Exercise brief:
Output only the lines running from the line bearing "circuit_board();" through the line bearing "point = shown.matrix_world", character for character.
• • •
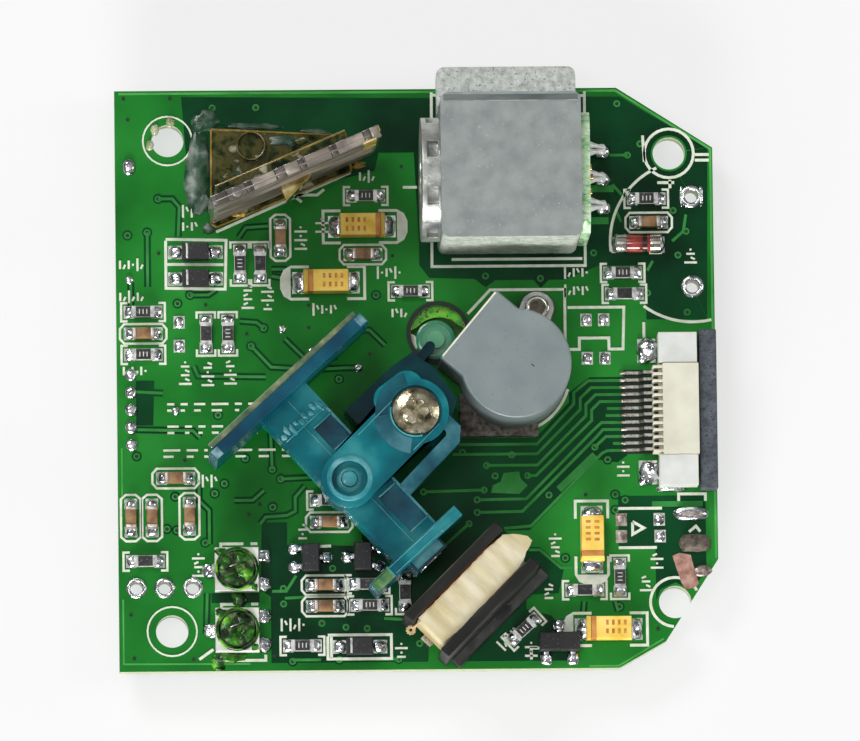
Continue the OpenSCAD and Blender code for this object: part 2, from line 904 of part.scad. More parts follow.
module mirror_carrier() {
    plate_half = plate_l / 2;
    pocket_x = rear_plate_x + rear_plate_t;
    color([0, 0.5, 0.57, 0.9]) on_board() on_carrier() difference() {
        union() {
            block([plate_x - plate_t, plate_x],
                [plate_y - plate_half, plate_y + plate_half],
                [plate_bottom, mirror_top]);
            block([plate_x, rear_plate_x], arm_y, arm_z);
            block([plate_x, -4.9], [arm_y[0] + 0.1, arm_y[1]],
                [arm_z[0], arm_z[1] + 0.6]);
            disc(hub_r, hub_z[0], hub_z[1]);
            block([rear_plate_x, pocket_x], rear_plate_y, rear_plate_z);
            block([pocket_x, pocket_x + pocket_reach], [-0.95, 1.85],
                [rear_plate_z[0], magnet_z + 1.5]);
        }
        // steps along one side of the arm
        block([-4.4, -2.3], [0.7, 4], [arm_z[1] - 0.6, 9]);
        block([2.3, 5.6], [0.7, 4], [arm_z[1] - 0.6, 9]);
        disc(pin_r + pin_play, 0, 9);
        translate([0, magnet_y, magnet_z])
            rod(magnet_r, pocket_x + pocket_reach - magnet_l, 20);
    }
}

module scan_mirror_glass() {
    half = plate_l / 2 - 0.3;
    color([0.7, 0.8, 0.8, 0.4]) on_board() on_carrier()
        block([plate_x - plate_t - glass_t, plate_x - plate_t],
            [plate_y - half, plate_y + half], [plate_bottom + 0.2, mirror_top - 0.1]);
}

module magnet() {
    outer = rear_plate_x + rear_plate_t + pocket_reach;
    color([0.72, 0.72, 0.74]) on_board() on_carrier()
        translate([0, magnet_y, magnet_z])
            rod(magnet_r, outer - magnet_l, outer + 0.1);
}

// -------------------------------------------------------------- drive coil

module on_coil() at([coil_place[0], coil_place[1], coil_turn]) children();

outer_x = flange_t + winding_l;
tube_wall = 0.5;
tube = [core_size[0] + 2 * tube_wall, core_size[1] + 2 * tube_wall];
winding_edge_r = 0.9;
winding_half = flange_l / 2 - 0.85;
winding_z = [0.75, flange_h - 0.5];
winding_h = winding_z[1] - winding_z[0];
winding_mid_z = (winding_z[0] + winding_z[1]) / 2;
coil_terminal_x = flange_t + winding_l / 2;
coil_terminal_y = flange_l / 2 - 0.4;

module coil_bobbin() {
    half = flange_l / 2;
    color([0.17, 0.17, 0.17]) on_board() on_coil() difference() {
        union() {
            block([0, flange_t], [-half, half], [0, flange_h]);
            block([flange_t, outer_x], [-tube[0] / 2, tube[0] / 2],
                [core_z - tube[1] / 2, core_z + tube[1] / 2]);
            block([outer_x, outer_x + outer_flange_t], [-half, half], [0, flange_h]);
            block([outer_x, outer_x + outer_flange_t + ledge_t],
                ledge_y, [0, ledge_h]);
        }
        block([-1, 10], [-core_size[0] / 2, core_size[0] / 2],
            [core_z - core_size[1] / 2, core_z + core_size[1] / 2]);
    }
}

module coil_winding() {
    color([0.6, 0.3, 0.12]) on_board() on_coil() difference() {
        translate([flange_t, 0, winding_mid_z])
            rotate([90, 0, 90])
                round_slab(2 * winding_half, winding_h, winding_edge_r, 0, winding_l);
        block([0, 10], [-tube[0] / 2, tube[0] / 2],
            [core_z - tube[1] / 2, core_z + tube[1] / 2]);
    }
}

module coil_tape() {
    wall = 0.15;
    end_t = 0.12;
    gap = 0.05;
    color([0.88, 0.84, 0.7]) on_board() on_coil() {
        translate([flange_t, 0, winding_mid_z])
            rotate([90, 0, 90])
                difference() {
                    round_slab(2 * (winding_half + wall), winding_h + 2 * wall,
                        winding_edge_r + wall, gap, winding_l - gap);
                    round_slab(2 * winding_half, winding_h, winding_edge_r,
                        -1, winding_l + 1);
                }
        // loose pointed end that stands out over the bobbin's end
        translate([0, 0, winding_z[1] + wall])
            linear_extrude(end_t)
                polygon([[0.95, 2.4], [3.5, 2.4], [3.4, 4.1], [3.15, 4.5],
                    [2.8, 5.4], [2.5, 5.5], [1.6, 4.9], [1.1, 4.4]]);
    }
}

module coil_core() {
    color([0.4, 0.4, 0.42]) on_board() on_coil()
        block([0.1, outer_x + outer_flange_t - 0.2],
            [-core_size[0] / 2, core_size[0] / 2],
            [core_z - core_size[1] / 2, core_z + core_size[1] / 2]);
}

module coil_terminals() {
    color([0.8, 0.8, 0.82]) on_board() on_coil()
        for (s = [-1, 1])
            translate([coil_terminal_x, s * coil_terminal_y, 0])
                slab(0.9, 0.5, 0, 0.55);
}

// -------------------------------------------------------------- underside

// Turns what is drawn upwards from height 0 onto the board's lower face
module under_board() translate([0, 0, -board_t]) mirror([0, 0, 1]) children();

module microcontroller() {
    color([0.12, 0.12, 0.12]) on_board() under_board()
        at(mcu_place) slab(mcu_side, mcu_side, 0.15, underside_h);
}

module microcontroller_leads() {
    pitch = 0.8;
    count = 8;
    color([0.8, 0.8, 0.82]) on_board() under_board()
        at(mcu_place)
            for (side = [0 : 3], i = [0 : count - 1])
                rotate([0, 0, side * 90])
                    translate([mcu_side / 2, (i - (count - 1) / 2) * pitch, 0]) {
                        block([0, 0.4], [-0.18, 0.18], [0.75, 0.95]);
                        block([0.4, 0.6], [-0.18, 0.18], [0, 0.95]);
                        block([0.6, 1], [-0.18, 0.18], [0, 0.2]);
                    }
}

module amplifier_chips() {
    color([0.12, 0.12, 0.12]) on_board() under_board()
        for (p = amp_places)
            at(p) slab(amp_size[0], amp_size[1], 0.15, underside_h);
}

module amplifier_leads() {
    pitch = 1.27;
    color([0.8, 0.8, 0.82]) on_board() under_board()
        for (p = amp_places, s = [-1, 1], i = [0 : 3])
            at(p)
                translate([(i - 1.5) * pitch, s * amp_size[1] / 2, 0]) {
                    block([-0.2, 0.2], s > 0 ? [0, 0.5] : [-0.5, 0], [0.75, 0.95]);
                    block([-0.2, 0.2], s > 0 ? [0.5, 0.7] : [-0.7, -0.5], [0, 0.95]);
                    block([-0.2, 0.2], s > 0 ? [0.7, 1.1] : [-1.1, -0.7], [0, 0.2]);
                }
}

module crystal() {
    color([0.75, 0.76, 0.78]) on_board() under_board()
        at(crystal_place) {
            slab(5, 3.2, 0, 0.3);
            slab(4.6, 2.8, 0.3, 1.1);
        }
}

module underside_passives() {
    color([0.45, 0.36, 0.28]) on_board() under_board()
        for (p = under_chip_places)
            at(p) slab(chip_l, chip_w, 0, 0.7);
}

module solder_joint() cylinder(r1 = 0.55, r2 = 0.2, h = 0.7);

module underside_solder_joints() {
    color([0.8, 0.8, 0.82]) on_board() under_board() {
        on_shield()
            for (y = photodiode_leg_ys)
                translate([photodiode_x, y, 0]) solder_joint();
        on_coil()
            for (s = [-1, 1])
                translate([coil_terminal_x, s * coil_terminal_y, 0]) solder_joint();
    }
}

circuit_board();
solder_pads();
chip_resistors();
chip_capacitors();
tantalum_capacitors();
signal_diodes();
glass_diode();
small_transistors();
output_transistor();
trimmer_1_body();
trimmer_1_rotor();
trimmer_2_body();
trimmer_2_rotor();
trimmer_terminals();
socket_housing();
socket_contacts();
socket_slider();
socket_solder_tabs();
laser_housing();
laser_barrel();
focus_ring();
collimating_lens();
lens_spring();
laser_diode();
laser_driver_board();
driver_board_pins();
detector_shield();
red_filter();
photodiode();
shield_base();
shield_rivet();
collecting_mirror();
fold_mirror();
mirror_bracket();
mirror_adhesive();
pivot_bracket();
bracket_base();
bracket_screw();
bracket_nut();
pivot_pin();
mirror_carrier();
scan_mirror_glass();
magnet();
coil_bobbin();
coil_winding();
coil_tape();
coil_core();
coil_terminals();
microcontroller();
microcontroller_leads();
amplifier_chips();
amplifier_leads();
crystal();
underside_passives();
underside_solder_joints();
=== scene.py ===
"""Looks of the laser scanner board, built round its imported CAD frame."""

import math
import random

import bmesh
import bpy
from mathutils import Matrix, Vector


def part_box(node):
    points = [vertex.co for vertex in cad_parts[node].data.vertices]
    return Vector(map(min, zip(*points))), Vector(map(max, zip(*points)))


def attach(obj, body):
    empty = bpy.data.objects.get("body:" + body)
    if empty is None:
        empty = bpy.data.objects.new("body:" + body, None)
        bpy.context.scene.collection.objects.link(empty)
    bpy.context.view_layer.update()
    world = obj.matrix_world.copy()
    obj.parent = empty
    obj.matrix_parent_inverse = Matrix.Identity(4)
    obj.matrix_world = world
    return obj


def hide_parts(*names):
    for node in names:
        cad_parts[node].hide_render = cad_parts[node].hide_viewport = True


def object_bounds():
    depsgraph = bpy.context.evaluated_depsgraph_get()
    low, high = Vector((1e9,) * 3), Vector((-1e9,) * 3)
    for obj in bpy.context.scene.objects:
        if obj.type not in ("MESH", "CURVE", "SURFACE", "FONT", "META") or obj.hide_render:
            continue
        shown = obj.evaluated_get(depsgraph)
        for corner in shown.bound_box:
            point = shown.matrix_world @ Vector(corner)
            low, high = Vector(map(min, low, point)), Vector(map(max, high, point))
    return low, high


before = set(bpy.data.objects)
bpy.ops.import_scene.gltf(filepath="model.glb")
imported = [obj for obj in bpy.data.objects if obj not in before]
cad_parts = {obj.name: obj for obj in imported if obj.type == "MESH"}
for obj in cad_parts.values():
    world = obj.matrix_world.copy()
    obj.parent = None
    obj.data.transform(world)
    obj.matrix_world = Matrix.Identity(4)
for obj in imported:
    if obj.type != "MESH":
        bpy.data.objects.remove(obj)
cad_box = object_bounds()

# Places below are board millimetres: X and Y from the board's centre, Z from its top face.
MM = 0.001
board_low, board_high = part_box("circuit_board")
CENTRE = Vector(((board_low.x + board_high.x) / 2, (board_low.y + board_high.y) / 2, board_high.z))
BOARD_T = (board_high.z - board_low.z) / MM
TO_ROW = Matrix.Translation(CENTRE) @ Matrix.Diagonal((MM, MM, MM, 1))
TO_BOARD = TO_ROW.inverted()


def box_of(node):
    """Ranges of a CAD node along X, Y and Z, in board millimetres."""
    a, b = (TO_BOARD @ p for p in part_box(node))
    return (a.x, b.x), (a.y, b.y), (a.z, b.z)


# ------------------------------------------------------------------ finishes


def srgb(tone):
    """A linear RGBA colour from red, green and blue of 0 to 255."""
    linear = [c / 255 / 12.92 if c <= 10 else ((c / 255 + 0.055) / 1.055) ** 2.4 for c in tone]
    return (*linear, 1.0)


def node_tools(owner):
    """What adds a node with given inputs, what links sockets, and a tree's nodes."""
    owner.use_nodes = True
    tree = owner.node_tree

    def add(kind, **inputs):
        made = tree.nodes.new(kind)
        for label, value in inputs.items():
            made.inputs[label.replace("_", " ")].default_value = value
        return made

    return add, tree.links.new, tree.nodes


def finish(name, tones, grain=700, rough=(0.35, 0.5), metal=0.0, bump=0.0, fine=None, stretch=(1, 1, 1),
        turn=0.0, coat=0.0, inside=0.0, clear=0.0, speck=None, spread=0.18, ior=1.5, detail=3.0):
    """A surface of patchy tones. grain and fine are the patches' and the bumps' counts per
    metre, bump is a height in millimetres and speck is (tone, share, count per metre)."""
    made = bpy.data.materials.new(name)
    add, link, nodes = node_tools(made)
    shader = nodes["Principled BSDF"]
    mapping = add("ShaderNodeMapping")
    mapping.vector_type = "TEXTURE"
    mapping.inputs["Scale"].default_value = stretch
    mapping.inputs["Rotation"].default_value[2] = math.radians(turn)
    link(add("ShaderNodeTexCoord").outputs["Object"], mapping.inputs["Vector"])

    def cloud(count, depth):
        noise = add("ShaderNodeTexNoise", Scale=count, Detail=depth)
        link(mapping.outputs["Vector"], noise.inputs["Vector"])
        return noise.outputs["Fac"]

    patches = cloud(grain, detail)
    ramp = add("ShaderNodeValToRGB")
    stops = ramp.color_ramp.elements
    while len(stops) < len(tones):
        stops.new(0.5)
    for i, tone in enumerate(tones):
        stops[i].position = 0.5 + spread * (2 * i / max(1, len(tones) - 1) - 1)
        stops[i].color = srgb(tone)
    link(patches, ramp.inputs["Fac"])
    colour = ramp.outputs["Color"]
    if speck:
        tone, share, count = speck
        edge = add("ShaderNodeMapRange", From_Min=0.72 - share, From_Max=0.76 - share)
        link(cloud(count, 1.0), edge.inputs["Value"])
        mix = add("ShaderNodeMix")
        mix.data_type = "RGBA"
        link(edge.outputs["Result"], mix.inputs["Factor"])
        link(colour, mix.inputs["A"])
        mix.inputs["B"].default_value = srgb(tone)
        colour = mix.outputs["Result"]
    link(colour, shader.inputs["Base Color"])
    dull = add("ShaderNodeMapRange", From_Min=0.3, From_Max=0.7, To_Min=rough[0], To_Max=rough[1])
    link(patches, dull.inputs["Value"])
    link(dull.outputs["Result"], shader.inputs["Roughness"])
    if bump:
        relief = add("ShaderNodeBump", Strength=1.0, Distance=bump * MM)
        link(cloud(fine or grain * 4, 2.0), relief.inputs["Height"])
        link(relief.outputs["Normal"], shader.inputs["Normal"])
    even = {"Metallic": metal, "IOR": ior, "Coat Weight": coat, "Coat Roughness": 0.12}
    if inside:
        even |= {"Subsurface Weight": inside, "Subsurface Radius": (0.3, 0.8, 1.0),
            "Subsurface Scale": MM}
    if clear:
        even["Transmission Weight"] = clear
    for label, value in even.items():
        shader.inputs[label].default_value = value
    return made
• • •
In response:
circuit_board();
solder_pads();
chip_resistors();
chip_capacitors();
tantalum_capacitors();
signal_diodes();
glass_diode();
small_transistors();
output_transistor();
trimmer_1_body();
trimmer_1_rotor();
trimmer_2_body();
trimmer_2_rotor();
trimmer_terminals();
socket_housing();
socket_contacts();
socket_slider();
socket_solder_tabs();
laser_housing();
laser_barrel();
focus_ring();
collimating_lens();
lens_spring();
laser_diode();
laser_driver_board();
driver_board_pins();
detector_shield();
red_filter();
photodiode();
shield_base();
shield_rivet();
collecting_mirror();
fold_mirror();
mirror_bracket();
mirror_adhesive();
pivot_bracket();
bracket_base();
bracket_screw();
bracket_nut();
pivot_pin();
mirror_carrier();
scan_mirror_glass();
magnet();
coil_bobbin();
coil_winding();
coil_tape();
coil_core();
coil_terminals();
microcontroller();
microcontroller_leads();
amplifier_chips();
amplifier_leads();
crystal();
underside_passives();
underside_solder_joints();
=== scene.py ===
"""Looks of the laser scanner board, built round its imported CAD frame."""

import math
import random

import bmesh
import bpy
from mathutils import Matrix, Vector


def part_box(node):
    points = [vertex.co for vertex in cad_parts[node].data.vertices]
    return Vector(map(min, zip(*points))), Vector(map(max, zip(*points)))


def attach(obj, body):
    empty = bpy.data.objects.get("body:" + body)
    if empty is None:
        empty = bpy.data.objects.new("body:" + body, None)
        bpy.context.scene.collection.objects.link(empty)
    bpy.context.view_layer.update()
    world = obj.matrix_world.copy()
    obj.parent = empty
    obj.matrix_parent_inverse = Matrix.Identity(4)
    obj.matrix_world = world
    return obj


def hide_parts(*names):
    for node in names:
        cad_parts[node].hide_render = cad_parts[node].hide_viewport = True


def object_bounds():
    depsgraph = bpy.context.evaluated_depsgraph_get()
    low, high = Vector((1e9,) * 3), Vector((-1e9,) * 3)
    for obj in bpy.context.scene.objects:
        if obj.type not in ("MESH", "CURVE", "SURFACE", "FONT", "META") or obj.hide_render:
            continue
        shown = obj.evaluated_get(depsgraph)
        for corner in shown.bound_box:
            point = shown.matrix_world @ Vector(corner)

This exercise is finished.